- _PROVIDED DATA_:
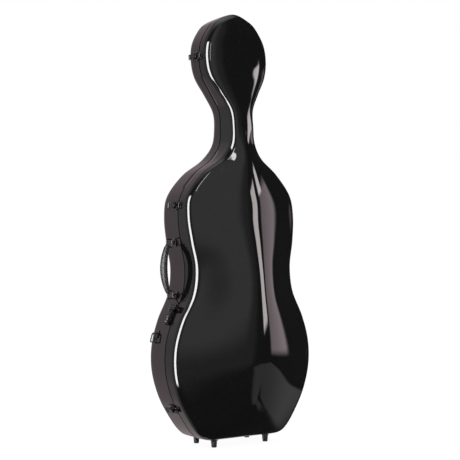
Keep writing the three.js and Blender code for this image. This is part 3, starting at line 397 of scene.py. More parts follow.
def brushedMetal():  # blackened and brushed
    look = {"deep": (0.045, 0.044, 0.043), "light": (0.12, 0.118, 0.114), "lines": 60, "stretch": 60}
    paint = Paint("brushed_metal", Metallic=1.0)
    lines = paint.noise(look["lines"], 3, 0.6, paint.place((1, 1, look["stretch"])))
    paint.set("Base Color", paint.blend(lines, look["deep"], look["light"]))
    paint.set("Roughness", paint.ease(lines, 0.3, 0.7, 0.3, 0.46))
    paint.bump(lines, 0.00002, 0.4)
    return paint


def leather():
    look = {"deep": (0.012, 0.011, 0.011), "light": (0.03, 0.028, 0.028), "grain": 900, "tone": 70}
    paint = Paint("black_leather", Specular_IOR_Level=0.45)
    grain = paint.cells(look["grain"], "DISTANCE_TO_EDGE")
    tone = paint.noise(look["tone"], 3)
    paint.set("Base Color", paint.blend(tone, look["deep"], look["light"]))
    paint.set("Roughness", paint.ease(tone, 0.3, 0.7, 0.38, 0.55))
    paint.bump(paint.ease(grain, 0.0, 0.12), 0.00012, 0.7)
    return paint


def plush(name, shade):  # short pile, lighter where it is brushed
    look = {"sheen": (0.5, 0.5, 0.56), "pile": 1500, "brushed": 16}
    paint = Paint(name, Sheen_Weight=0.35, Sheen_Roughness=0.4, Sheen_Tint=look["sheen"], Specular_IOR_Level=0.1)
    pile = paint.noise(look["pile"], 2, 0.7)
    brushed = paint.ease(paint.noise(look["brushed"], 3), 0.35, 0.68)
    tone = pile * 0.5 + brushed * 0.5
    paint.set("Base Color", paint.blend(tone, *tones(shade, 0.7, 1.45)))
    paint.set("Roughness", paint.ease(brushed, 0, 1, 0.88, 1.0))
    paint.bump(pile, 0.0004, 0.6)
    return paint


def webbing(name, scale, shade):  # woven threads along and across
    paint = Paint(name, Sheen_Weight=0.2, Specular_IOR_Level=0.2)
    where = paint.place()
    across, along = (
        paint.node("ShaderNodeTexWave", {"bands_direction": axis, "wave_profile": "SIN"}, {
            "Vector": where, "Scale": threads})
        for axis, threads in (("X", scale), ("Z", scale * 1.3)))
    weave = across * 0.5 + along * 0.5
    paint.set("Base Color", paint.blend(weave, *tones(shade, 0.6, 1.6)))
    paint.set("Roughness", paint.ease(weave, 0, 1, 0.95, 0.75))
    paint.bump(weave, 0.0003, 0.8)
    return paint


def mouldedPlastic(name, shade):
    look = {"grain": 1300, "cloud": 40}
    paint = Paint(name, Specular_IOR_Level=0.4)
    grain = paint.noise(look["grain"], 2)
    paint.set("Base Color", paint.blend(paint.noise(look["cloud"]), *tones(shade, 0.85, 1.2)))
    paint.set("Roughness", paint.ease(grain, 0.3, 0.7, 0.42, 0.56))
    paint.bump(grain, 0.00004, 0.5)
    return paint


def ink(name, shade):
    paint = Paint(name, Specular_IOR_Level=0.3)
    chip = paint.noise(1800, 2)
    paint.set("Base Color", paint.blend(chip, *tones(shade, 0.8, 1)))
    paint.set("Roughness", paint.ease(chip, 0.3, 0.7, 0.45, 0.65))
    return paint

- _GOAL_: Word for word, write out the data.

- _EXERCISE RESPONSE_:
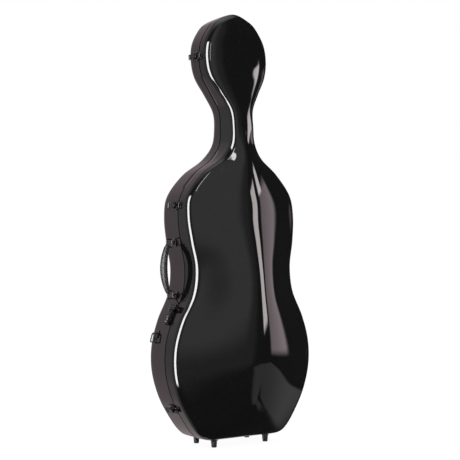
Keep writing the three.js and Blender code for this image. This is part 3, starting at line 397 of scene.py. More parts follow.
def brushedMetal():  # blackened and brushed
    look = {"deep": (0.045, 0.044, 0.043), "light": (0.12, 0.118, 0.114), "lines": 60, "stretch": 60}
    paint = Paint("brushed_metal", Metallic=1.0)
    lines = paint.noise(look["lines"], 3, 0.6, paint.place((1, 1, look["stretch"])))
    paint.set("Base Color", paint.blend(lines, look["deep"], look["light"]))
    paint.set("Roughness", paint.ease(lines, 0.3, 0.7, 0.3, 0.46))
    paint.bump(lines, 0.00002, 0.4)
    return paint


def leather():
    look = {"deep": (0.012, 0.011, 0.011), "light": (0.03, 0.028, 0.028), "grain": 900, "tone": 70}
    paint = Paint("black_leather", Specular_IOR_Level=0.45)
    grain = paint.cells(look["grain"], "DISTANCE_TO_EDGE")
    tone = paint.noise(look["tone"], 3)
    paint.set("Base Color", paint.blend(tone, look["deep"], look["light"]))
    paint.set("Roughness", paint.ease(tone, 0.3, 0.7, 0.38, 0.55))
    paint.bump(paint.ease(grain, 0.0, 0.12), 0.00012, 0.7)
    return paint


def plush(name, shade):  # short pile, lighter where it is brushed
    look = {"sheen": (0.5, 0.5, 0.56), "pile": 1500, "brushed": 16}
    paint = Paint(name, Sheen_Weight=0.35, Sheen_Roughness=0.4, Sheen_Tint=look["sheen"], Specular_IOR_Level=0.1)
    pile = paint.noise(look["pile"], 2, 0.7)
    brushed = paint.ease(paint.noise(look["brushed"], 3), 0.35, 0.68)
    tone = pile * 0.5 + brushed * 0.5
    paint.set("Base Color", paint.blend(tone, *tones(shade, 0.7, 1.45)))
    paint.set("Roughness", paint.ease(brushed, 0, 1, 0.88, 1.0))
    paint.bump(pile, 0.0004, 0.6)
    return paint


def webbing(name, scale, shade):  # woven threads along and across
    paint = Paint(name, Sheen_Weight=0.2, Specular_IOR_Level=0.2)
    where = paint.place()
    across, along = (
        paint.node("ShaderNodeTexWave", {"bands_direction": axis, "wave_profile": "SIN"}, {
            "Vector": where, "Scale": threads})
        for axis, threads in (("X", scale), ("Z", scale * 1.3)))
    weave = across * 0.5 + along * 0.5
    paint.set("Base Color", paint.blend(weave, *tones(shade, 0.6, 1.6)))
    paint.set("Roughness", paint.ease(weave, 0, 1, 0.95, 0.75))
    paint.bump(weave, 0.0003, 0.8)
    return paint


def mouldedPlastic(name, shade):
    look = {"grain": 1300, "cloud": 40}
    paint = Paint(name, Specular_IOR_Level=0.4)
    grain = paint.noise(look["grain"], 2)
    paint.set("Base Color", paint.blend(paint.noise(look["cloud"]), *tones(shade, 0.85, 1.2)))
    paint.set("Roughness", paint.ease(grain, 0.3, 0.7, 0.42, 0.56))
    paint.bump(grain, 0.00004, 0.5)
    return paint


def ink(name, shade):
    paint = Paint(name, Specular_IOR_Level=0.3)
    chip = paint.noise(1800, 2)
    paint.set("Base Color", paint.blend(chip, *tones(shade, 0.8, 1)))
    paint.set("Roughness", paint.ease(chip, 0.3, 0.7, 0.45, 0.65))
    return paint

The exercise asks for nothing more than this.